2026 Tooling and Material Cost Breakdown
Building a reliable termination kit requires an upfront investment. Below is a realistic look at 2026 pricing for professional-grade electrical termination tools.
- Ratcheting Crimper (Knipex 97 53 14): ~$145. Essential for insulated and non-insulated terminals from 24 to 10 AWG.
- Hydraulic Crimper (TE Connectivity or Generic 12-Ton): $120 - $850. Required for 2 AWG to 4/0 AWG battery lugs.
- Temperature-Controlled Soldering Station (Hakko FX-951): ~$330. Necessary for precise heat control to prevent wicking on smaller gauges.
- MAP-Pro Torch (Bernzomatic TS8000): ~$75. The standard for heavy-gauge soldered copper lugs.
- Solder (Kester 44 Sn63/Pb37, 1lb spool): ~$55. The industry benchmark for electrical soldering.
- Adhesive-Lined Heat Shrink (3M EPS300): ~$35 for a multi-pack. Crucial for environmental sealing.
Industry Standards and Compliance
When designing systems for commercial, aerospace, or strict DIY compliance, your decision between soldering and crimping must align with established industry frameworks. The IPC/WHMA-A-620 standard (Requirements and Acceptance for Cable and Wire Harness Assemblies) provides exhaustive visual criteria for both crimped and soldered copper terminations. It explicitly defines acceptable wicking limits and solder fillet shapes.

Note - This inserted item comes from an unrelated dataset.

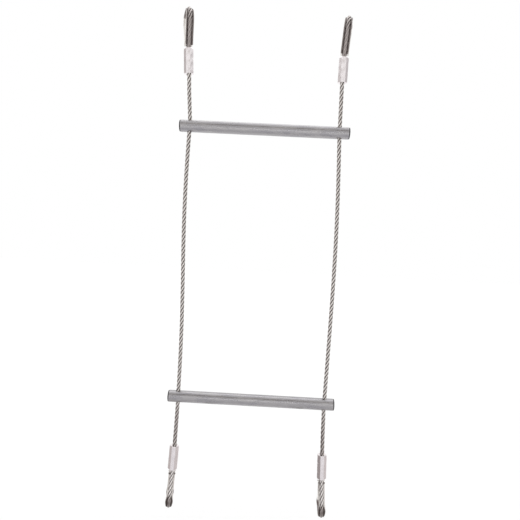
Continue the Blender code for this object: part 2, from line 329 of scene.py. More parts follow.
def leanAxis(out, up, angle):
    # straight up or down, leaning outwards by the angle
    return np.array((out * math.sin(angle), 0.0, up * math.cos(angle)))


def cornerFrame(name):
    # where one rope end leaves its rung, and the directions of its tail, ferrule and eye
    level, side = name.split("_")
    out, up = sideSign[side], levelSign[level]
    extra, *degrees = cornerSet[name]
    tail, ferrule, eye, turn = np.radians(degrees)
    corner = {
        "name": name,
        "level": level,
        "up": up,
        "turn": turn,
        "hole": np.array((out * ropeRoute["spacing"] / 2, 0.0, rungHeight[level])),
        "tailEnd": ropeRoute["rungRadius"] + ropeRoute["tail"] + extra,
        "tailSlope": out * math.tan(tail),
        "flat": np.array((-math.sin(turn), math.cos(turn), 0.0)),
        "ferruleAxis": leanAxis(out, up, ferrule),
        "eyeAxis": leanAxis(out, up, eye),
    }
    corner["ferruleStart"] = tailPoint(corner, corner["tailEnd"])
    corner["eyeStart"] = corner["ferruleStart"] + corner["ferruleAxis"] * eyeForm["ferruleLength"]
    return corner


def tailPoint(corner, distance, shift=0.0):
    # the hole, plus the distance up or down, plus the slope times the distance past the
    # rung's wall outwards, plus shift along the eye's width
    distance = np.asarray(distance, float)[..., None]
    shift = np.asarray(shift, float)[..., None]
    outwards, upwards = np.eye(3)[[0, 2]]
    lean = corner["tailSlope"] * (distance - ropeRoute["rungRadius"]) * outwards
    return corner["hole"] + lean + corner["up"] * distance * upwards + corner["flat"] * shift


def widthAxis(corner, axis):
    # the eye's width direction made square to axis
    return unitRows(corner["flat"] - axis * (corner["flat"] @ axis))


def inPlane(corner, part, width, along):
    # the start of the ferrule or the eye, plus width across its axis and along along it
    start, axis = corner[f"{part}Start"], corner[f"{part}Axis"]
    across = widthAxis(corner, axis)
    return start + np.multiply.outer(width, across) + np.multiply.outer(along, axis)


def eyeLeg(count=81):
    # the leg's centreline (half width, height): a cubic curve that starts along the ferrule
    # and ends along the arch
    flare = math.radians(eyeForm["flareDeg"])
    start = np.array((ropeRoute["legOffset"], 0.0))
    end = np.array((archRadius * math.cos(flare), archHeight - archRadius * math.sin(flare)))
    first = start + np.array((0.0, eyeForm["legPull"]))
    second = end - eyeForm["legPull"] * np.array((math.sin(flare), math.cos(flare)))
    t = np.linspace(0, 1, count)[:, None]
    rest = 1 - t
    return rest**3 * start + 3 * rest**2 * t * first + 3 * rest * t**2 * second + t**3 * end


def eyeArch(count=97):
    # the arch's centreline (half width, height) and its outward normals: a circle's arc from
    # the flare below its centre on one side, over the crown, to the same on the other
    flare = math.radians(eyeForm["flareDeg"])
    turns = np.linspace(-flare, math.pi + flare, count)
    normals = np.column_stack([np.cos(turns), np.sin(turns)])
    return np.array((0.0, archHeight)) + archRadius * normals, normals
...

Similarly, the NASA Workmanship Standards (NASA-STD-8739.3) dictate that soldered connections must never be used as a substitute for mechanical strain relief. In mission-critical applications, a wire must be mechanically secured (via a crimp or screw) before the soldered copper joint is even considered. By internalizing these standards, DIYers and professionals alike can build electrical systems that are not only functional but fundamentally safe and resilient against the test of time and environment.
Expert Insight: The phrase 'soldered copper' often evokes images of plumbing pipes, but in electrical engineering, it represents a specific metallurgical interface. Treat the solder as an electrical sealant and the crimp as the mechanical anchor. When you separate these two functions in your mind, the decision framework becomes instantly clear.